Vinton County residents are being asked to put names, histories and photographs behind the places that define the county before more of that history fades from view. The Vinton County Historical and Genealogical Society is seeking self-nominations for historic sites as part of its Local History Landmark Project, a countywide effort meant to identify buildings, landmarks and places of memory that deserve public recognition.

The project began last year to mark Vinton County’s 175th anniversary and the society’s 75th anniversary, and it continues this year in recognition of America’s 250th anniversary. Vinton County itself was created on March 23, 1850, from parts of Gallia, Athens, Hocking, Ross and Jackson counties, and it was named for Samuel Finley Vinton, making the anniversary year more than ceremonial for families with long ties to the area. The society is asking property owners, families, civic groups and local historians to submit sites with a brief history, then-and-now photographs and other information tied to the property and to Vinton County’s wider story.

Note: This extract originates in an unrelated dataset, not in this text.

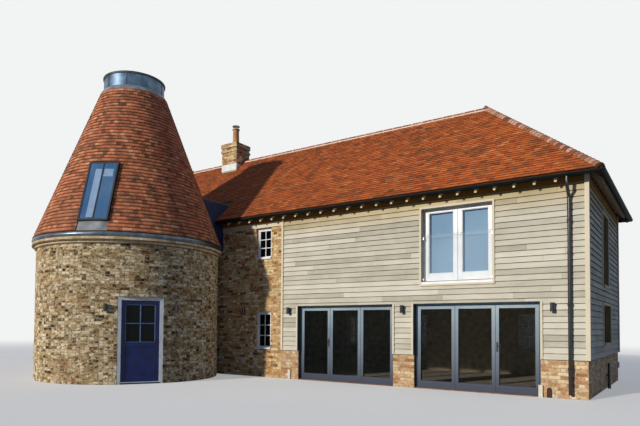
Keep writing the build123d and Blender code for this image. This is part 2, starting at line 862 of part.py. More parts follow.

That documentation matters because the project is aimed at more than plaques. A countywide record of landmarks can help preserve the paper trail and visual record for older buildings and places that might otherwise disappear as ownership changes or structures come down. It can also strengthen genealogy work, school projects, tourism and the kind of local knowledge that keeps small communities connected to their past. In a county where identity is often tied to a specific home, church, crossroads or neighborhood gathering place, the risk is not just that a building is lost, but that the story attached to it is lost too.

AI-generated illustration
AI-generated illustration

The society’s work is rooted in McArthur. It operates from Alice’s House at 207 S. Sugar St., a Civil War-era home built in the 1860s and donated to the society in 2000 by Barbara Litter, the granddaughter of the house’s namesake. Alice’s House now serves as both a house museum and genealogical center, giving the landmark effort a base in one of the county’s own historic properties. The plaques for the new project are being made by JCOMetalworks of McArthur, keeping the effort local from fabrication to finish.

The society has also shown it can move from recognition to action. It previously helped make possible a historical marker for Sheriff Maude Collins with the Ohio History Connection, Vinton County National Bank and other contributors. That experience points to a broader strategy: document what remains, mark what matters and build a record while the sites are still standing.